__Aim__: All lines in which the word "axes" occurs are to be extracted.

═══ Extracted information ═══

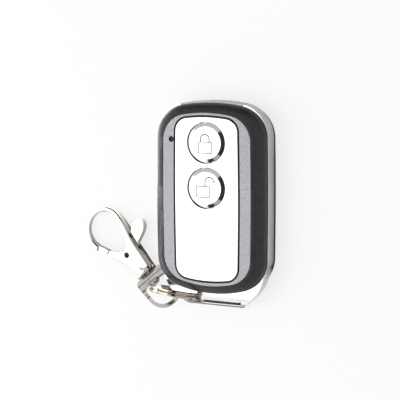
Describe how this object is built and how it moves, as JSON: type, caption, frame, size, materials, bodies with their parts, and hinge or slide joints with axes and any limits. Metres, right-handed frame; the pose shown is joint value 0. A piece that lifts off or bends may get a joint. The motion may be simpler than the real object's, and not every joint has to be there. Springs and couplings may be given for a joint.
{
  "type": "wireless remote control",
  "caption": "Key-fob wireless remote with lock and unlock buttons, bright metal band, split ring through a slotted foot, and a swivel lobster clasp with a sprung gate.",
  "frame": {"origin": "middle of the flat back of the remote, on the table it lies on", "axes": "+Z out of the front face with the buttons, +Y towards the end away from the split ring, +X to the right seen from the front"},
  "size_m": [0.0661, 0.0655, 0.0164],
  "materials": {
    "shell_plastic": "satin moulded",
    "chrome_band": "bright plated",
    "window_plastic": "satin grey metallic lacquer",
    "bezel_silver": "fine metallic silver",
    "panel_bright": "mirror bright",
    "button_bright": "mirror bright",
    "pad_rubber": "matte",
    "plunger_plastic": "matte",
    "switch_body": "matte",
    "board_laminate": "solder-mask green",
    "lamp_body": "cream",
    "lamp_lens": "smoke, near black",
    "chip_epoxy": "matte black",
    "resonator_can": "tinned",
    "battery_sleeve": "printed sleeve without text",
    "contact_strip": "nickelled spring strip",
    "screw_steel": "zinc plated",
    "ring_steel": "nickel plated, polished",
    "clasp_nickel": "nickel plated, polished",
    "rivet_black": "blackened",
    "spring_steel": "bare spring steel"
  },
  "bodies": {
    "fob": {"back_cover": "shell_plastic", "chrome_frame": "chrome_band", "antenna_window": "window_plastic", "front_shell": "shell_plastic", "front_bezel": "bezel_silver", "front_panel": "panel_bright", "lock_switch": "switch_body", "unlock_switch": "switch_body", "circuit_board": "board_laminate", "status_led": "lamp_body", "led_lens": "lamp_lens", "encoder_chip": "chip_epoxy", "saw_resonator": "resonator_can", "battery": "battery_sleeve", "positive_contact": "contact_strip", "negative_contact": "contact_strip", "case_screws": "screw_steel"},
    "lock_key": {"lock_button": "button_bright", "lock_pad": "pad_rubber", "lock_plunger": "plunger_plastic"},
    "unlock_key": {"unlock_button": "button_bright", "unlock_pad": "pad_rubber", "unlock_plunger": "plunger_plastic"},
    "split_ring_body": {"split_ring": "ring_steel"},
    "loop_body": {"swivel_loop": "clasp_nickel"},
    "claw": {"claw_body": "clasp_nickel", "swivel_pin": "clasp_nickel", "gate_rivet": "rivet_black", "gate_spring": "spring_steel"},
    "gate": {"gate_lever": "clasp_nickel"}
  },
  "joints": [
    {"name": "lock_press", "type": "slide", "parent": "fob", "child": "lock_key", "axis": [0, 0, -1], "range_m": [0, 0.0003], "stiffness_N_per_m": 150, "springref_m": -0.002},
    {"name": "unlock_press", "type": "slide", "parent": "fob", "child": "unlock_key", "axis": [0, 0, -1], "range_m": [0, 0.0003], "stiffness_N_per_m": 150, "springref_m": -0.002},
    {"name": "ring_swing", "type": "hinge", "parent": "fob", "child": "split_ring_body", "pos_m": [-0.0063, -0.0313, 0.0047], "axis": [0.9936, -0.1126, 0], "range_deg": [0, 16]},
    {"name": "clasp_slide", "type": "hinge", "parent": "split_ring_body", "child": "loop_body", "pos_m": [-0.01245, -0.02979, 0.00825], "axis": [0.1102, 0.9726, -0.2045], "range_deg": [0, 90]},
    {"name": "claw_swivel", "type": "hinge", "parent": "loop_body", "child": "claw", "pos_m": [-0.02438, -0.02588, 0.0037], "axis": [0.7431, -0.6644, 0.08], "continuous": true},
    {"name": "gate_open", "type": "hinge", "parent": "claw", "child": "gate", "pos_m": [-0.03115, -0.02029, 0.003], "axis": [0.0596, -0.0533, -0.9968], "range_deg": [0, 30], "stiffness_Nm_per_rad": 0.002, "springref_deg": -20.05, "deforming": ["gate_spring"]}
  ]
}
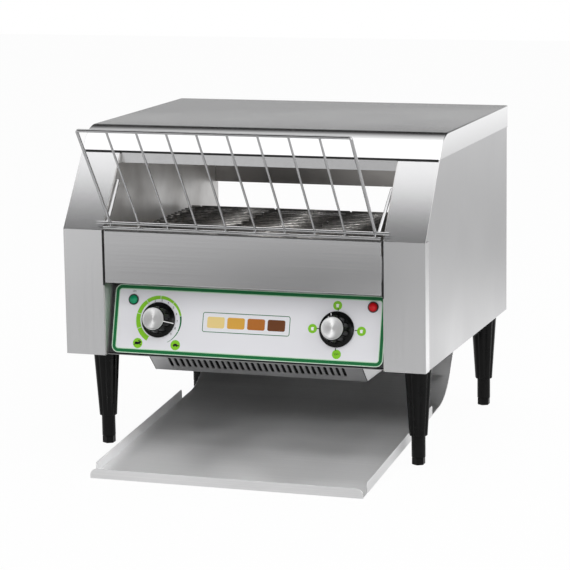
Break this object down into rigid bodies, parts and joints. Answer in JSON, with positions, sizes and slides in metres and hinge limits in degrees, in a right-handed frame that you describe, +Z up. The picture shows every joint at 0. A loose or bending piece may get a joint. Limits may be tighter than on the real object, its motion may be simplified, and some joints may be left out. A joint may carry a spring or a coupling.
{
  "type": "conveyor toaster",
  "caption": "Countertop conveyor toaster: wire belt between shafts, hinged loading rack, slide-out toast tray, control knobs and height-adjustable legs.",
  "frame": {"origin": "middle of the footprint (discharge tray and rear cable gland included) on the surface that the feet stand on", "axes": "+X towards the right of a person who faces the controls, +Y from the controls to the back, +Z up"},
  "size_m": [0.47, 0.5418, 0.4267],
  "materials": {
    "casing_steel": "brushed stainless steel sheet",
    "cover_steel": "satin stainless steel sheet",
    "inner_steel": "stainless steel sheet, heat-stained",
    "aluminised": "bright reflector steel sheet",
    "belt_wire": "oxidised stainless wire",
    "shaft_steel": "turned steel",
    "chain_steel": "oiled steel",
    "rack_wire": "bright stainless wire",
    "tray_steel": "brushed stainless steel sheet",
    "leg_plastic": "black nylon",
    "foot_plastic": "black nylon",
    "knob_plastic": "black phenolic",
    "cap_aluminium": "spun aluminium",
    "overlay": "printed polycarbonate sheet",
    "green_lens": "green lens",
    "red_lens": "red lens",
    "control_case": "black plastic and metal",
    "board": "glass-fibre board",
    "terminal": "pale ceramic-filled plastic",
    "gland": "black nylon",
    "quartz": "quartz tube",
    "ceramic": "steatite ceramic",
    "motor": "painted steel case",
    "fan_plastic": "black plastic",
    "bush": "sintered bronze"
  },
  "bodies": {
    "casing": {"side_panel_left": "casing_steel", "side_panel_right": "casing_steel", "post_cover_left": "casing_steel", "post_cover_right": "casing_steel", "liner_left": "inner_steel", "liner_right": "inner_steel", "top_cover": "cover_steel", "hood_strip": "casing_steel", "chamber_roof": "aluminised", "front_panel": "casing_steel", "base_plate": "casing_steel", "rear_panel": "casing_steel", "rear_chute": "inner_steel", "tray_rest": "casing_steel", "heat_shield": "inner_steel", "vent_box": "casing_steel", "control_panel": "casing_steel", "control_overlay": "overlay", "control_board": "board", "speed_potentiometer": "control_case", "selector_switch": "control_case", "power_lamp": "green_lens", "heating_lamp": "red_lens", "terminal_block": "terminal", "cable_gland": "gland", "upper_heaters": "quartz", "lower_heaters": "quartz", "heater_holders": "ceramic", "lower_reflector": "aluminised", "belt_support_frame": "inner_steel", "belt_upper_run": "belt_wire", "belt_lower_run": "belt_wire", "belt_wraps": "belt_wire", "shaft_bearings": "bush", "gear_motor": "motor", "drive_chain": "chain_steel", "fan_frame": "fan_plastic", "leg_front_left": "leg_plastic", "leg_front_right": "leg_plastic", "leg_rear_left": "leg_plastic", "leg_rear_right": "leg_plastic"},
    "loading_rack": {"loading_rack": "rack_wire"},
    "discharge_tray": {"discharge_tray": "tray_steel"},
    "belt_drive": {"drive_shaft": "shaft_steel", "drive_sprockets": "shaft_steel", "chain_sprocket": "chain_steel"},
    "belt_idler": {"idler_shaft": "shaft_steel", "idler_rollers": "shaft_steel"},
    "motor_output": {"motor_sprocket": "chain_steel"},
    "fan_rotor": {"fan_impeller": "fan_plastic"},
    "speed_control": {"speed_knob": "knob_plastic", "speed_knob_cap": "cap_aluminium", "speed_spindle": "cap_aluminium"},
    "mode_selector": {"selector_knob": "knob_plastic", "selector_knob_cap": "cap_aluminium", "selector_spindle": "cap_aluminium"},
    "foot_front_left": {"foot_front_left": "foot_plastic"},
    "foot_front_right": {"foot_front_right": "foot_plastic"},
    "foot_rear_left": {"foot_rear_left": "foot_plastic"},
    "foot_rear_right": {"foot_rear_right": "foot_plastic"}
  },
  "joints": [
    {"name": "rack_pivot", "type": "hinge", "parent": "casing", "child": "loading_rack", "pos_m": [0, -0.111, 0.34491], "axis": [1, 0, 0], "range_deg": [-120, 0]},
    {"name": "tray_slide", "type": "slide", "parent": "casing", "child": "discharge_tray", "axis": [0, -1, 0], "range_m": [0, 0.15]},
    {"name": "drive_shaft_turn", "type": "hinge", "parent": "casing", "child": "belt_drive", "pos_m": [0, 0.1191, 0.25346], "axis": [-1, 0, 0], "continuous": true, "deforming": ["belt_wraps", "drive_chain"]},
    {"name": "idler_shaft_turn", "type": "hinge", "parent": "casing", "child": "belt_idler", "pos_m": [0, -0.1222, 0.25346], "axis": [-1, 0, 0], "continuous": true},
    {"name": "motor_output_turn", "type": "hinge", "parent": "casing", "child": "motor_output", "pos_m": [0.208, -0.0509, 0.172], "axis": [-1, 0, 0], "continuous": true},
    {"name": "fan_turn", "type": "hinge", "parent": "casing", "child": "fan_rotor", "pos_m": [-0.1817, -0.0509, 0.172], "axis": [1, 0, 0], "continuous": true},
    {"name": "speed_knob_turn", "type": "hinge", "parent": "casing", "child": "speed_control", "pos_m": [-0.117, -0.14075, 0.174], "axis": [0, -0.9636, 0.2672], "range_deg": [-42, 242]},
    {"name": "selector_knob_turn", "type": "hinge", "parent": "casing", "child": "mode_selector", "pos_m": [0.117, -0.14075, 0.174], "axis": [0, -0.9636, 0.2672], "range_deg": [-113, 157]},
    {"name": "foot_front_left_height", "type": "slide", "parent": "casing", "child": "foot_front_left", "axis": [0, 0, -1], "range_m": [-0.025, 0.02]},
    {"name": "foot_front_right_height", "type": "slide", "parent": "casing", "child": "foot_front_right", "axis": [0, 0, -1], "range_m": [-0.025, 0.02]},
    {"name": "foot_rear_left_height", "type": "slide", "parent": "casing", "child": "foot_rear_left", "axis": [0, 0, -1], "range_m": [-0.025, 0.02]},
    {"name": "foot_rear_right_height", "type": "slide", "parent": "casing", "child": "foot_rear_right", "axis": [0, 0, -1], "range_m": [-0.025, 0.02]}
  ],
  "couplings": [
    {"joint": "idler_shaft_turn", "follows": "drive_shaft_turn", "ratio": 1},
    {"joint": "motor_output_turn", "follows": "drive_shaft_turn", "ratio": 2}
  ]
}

═══

__Exercise output__:
Describe how this object is built and how it moves, as JSON: type, caption, frame, size, materials, bodies with their parts, and hinge or slide joints with axes and any limits. Metres, right-handed frame; the pose shown is joint value 0. A piece that lifts off or bends may get a joint. The motion may be simpler than the real object's, and not every joint has to be there. Springs and couplings may be given for a joint.
  "frame": {"origin": "middle of the flat back of the remote, on the table it lies on", "axes": "+Z out of the front face with the buttons, +Y towards the end away from the split ring, +X to the right seen from the front"},
  "frame": {"origin": "middle of the footprint (discharge tray and rear cable gland included) on the surface that the feet stand on", "axes": "+X towards the right of a person who faces the controls, +Y from the controls to the back, +Z up"},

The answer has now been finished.